- Release: 1997
- Genre: Interactive CD-ROM

= Leonardo da Vinci (video game) =

1997 video game

Leonardo da Vinci is a 1997 interactive CD-ROM game by Corbis, consisting of a "computerized viewing tool which permits the user to examine English translations of the Codex [Leicester] superimposed onto facsimiles of its pages". The tool, known as Codescope, is licensed by Corbis.

==Development==
In 1994, Bill Gates acquired the Codex Leicester. In 1997, Gates' privately held company Corbis released a CD-Rom version of the manuscript. On October 25, 1996 it was announced the game would be ready for the holiday season (Microsoft Windows in November and Macintosh in December), but this was ultimately postponed. The game was one in a line of educational/entertainment CD-ROMs with subjects including Paul Cézanne, Franklin D. Roosevelt, and the Manhattan Project. The game's promotion was kick-started by being featured in a Da Vinci exhibition at the American Museum of Natural History in New York City.

==Content==
The title contains the Codex Leicester, as well as a virtual gallery of Leonardo's major paintings, plus his drawings, manuscripts, and lost works.
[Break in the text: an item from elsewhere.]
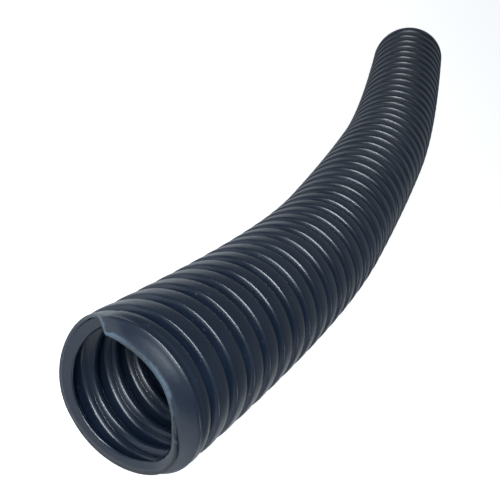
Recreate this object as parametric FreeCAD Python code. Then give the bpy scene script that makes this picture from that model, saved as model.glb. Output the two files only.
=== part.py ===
import FreeCAD, Part
import math
import os

# A length of spirally corrugated vacuum hose for a pool, lying free on a floor.
# Millimetres, +Z up. The mouth that faces -Y is the near end.
# The origin is the middle of the hose's outline, at floor level.

# Driving dimensions of the hose's section

BORE_DIAMETER = 38.0        # clear bore, the 1 1/2 inch size
SKIN_THICKNESS = 1.6        # wall between the bore and the bottom of a groove
RIB_HEIGHT = 3.4            # from the bottom of a groove to the crest of a rib

# Driving dimensions of the ribs, along the hose

RIB_PITCH = 9.66            # from one rib to the next, fitted to each stretch's length
NEAR_FLANK_RUN = 1.2        # length that a rib's steep side takes, the one towards the mouth
FAR_FLANK_RUN = 2.6         # length that its gentler far side takes

# The hose is set down on its ribs, which are flattened by its weight

FLAT_DEPTH = 0.5

# Route of the hose's axis on the floor, mouth first, chosen by hand

ROUTE = [
    (41.6, -202.0),
    (43.0, -100.2),
    (23.1, 1.3),
    (-2.3, 100.5),
    (-45.8, 193.5),
]
ARC_SHARE = 0.45            # share of the shorter run that an arc's tangent takes

# Sizes that follow

BORE_RADIUS = BORE_DIAMETER / 2
GROOVE_RADIUS = BORE_RADIUS + SKIN_THICKNESS
CREST_RADIUS = GROOVE_RADIUS + RIB_HEIGHT
AXIS_HEIGHT = CREST_RADIUS - FLAT_DEPTH
STEADY_X = FreeCAD.Vector(0, 0, 1)


def route_points():
    """Corner points of the axis, at its height over the floor."""
    return [FreeCAD.Vector(x, y, AXIS_HEIGHT) for x, y in ROUTE]


def axis_edges():
    """Straight runs joined by tangent arcs, in order from the mouth."""
    points = route_points()
    edges = []
    start = points[0]
    for before, corner, after in zip(points, points[1:], points[2:]):
        come = corner - before
        leave = after - corner
        turn = come.getAngle(leave)
        reach = ARC_SHARE * min(come.Length, leave.Length)
        radius = reach / math.tan(turn / 2)
        come.normalize()
        leave.normalize()
        first = corner - come * reach
        last = corner + leave * reach
        inward = leave - come
        inward.normalize()
        depth = radius * (1 / math.cos(turn / 2) - 1)
        edges.append(Part.LineSegment(start, first).toShape())
        edges.append(Part.Arc(first, corner + inward * depth, last).toShape())
        print("arc radius %.0f mm, %.1f hose diameters" % (radius, radius / (2 * CREST_RADIUS)))
        start = last
    edges.append(Part.LineSegment(start, points[-1]).toShape())
    return edges


EDGES = axis_edges()
HOSE_LENGTH = sum(edge.Length for edge in EDGES)
NEAR_END = EDGES[0].Length
FAR_END = HOSE_LENGTH - EDGES[-1].Length


def place_on_axis(distance):
    """Point and direction of the axis at a distance from the mouth."""
    left = min(max(distance, 0.0), HOSE_LENGTH)
    for edge in EDGES:
        if left <= edge.Length or edge is EDGES[-1]:
            break
        left -= edge.Length
    at = edge.getParameterByLength(min(left, edge.Length))
    return edge.valueAt(at), edge.tangentAt(at)


def circle(distance, radius):
    """Circle square to the axis, with its seam always on top."""
    centre, along = place_on_axis(distance)
    curve = Part.Circle(centre, along, radius)
    curve.XAxis = STEADY_X
    return Part.Wire([curve.toShape()])


def ribbed_solid(start, end):
    """Outer form of a stretch of hose: ribs that share the V grooves between them.

    A rib has four circles, two on its crest and one at the bottom of the groove on
    either side, which is its neighbour's too.
    """
    count = max(1, round((end - start) / RIB_PITCH))
    pitch = (end - start) / count
    rings = [circle(start, GROOVE_RADIUS)]
    for index in range(count):
        near = start + index * pitch
        far = near + pitch
        rings.append(circle(near + NEAR_FLANK_RUN, CREST_RADIUS))
        rings.append(circle(far - FAR_FLANK_RUN, CREST_RADIUS))
        rings.append(circle(far, GROOVE_RADIUS))
    print("%d ribs, %.2f mm apart" % (count, pitch))
    return Part.makeLoft(rings, True, True)


def bore_solid():
    """The whole bore, swept along the axis from mouth to mouth."""
    spine = Part.Wire(EDGES)
    return spine.makePipeShell([circle(0.0, BORE_RADIUS)], True, False)


def floor_block():
    """Everything below the floor, for the flats under the ribs."""
    reach = HOSE_LENGTH
    depth = CREST_RADIUS
    corner = FreeCAD.Vector(-reach, -reach, -depth)
    return Part.makeBox(2 * reach, 2 * reach, depth, corner)


def stretch(start, end):
    """One stretch of the wound wall, open from end to end."""
    wall = ribbed_solid(start, end)
    wall = wall.cut(bore_solid())
    return wall.cut(floor_block())


def save(shape, node):
    """Write one node and say what it holds."""
    solids = len(shape.Solids)
    print("%s: %d solid, %.0f mm3, valid %s" % (node, solids, shape.Volume, shape.isValid()))
    shape.exportStep("parts/%s.step" % node)


def build():
    """The wall in three stretches that meet face to face: straight, curved, straight."""
    os.makedirs("parts", exist_ok=True)
    print("hose length %.1f mm, straight ends %.1f and %.1f mm"
          % (HOSE_LENGTH, NEAR_END, HOSE_LENGTH - FAR_END))
    save(stretch(0.0, NEAR_END), "near_end_turns")
    save(stretch(NEAR_END, FAR_END), "middle_turns")
    save(stretch(FAR_END, HOSE_LENGTH), "far_end_turns")


build()
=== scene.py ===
import math
from bisect import bisect_right
from collections import namedtuple
from itertools import count

import bmesh
import bpy
from mathutils import Matrix, Vector, noise


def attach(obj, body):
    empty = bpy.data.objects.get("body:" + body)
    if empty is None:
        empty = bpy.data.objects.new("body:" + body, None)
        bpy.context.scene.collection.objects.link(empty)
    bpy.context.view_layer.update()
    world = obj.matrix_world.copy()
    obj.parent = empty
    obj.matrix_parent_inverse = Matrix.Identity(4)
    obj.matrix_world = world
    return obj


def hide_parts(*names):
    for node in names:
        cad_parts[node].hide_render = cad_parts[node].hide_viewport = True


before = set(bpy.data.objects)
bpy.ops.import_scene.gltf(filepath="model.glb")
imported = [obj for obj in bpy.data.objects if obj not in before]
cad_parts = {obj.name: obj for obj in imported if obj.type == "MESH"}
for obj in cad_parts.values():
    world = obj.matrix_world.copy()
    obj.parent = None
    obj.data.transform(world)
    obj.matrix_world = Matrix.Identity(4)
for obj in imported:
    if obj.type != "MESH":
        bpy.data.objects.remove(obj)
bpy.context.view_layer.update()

# A length of spirally corrugated pool vacuum hose, lying free on a pale floor.
# Metres, +Z up. Distances along the hose are counted from its near mouth, and angles
# round it run clockwise as seen from that mouth, from 0 on top.

MM = 0.001
UP = Vector((0, 0, 1))

# The hose's section, one pitch of its helix

CREST_RADIUS = 24.0 * MM
WALL = 1.1 * MM
PITCH = 9.66 * MM
FLAT_DEPTH = 0.5 * MM
AXIS_HEIGHT = CREST_RADIUS - FLAT_DEPTH

# Corners of the outer skin over one pitch, counted from the near edge of a crest:
# distance along the hose and radius. They are rounded by cutting them off twice.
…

Players can view the Codex in the original mirror-script Italian, a reversed “normal” view, a transcription of the original Italian, and a modern English translation. Leonardo Da Vinci is a coffee-table-book type game.

==Critical reception==
Lawyer Gary L. Wolfstone deemed the project "impressive" and "interpretive". Computer Shopper praised the title's ease of use and slick production values. The Economist felt the game "exemplif[ies] the strengths and weaknesses of multimedia at its current, immature state of development". ATPM felt the game would hold the interest of both novice and scholar. The New York Times deemed it one of the better art-history CD-ROMs, despite some oversights in features and interface. Wired explained that the experience of playing the game was "as if Leonardo can suddenly speak". De Volkskrant felt that the game supported Gates' thesis that computer technology could be a form of art. The Wall Street Journal wrote that while Da Vinci is a popular subject for video games, this title "beats them all".

Corbis did not earn a profit from the game.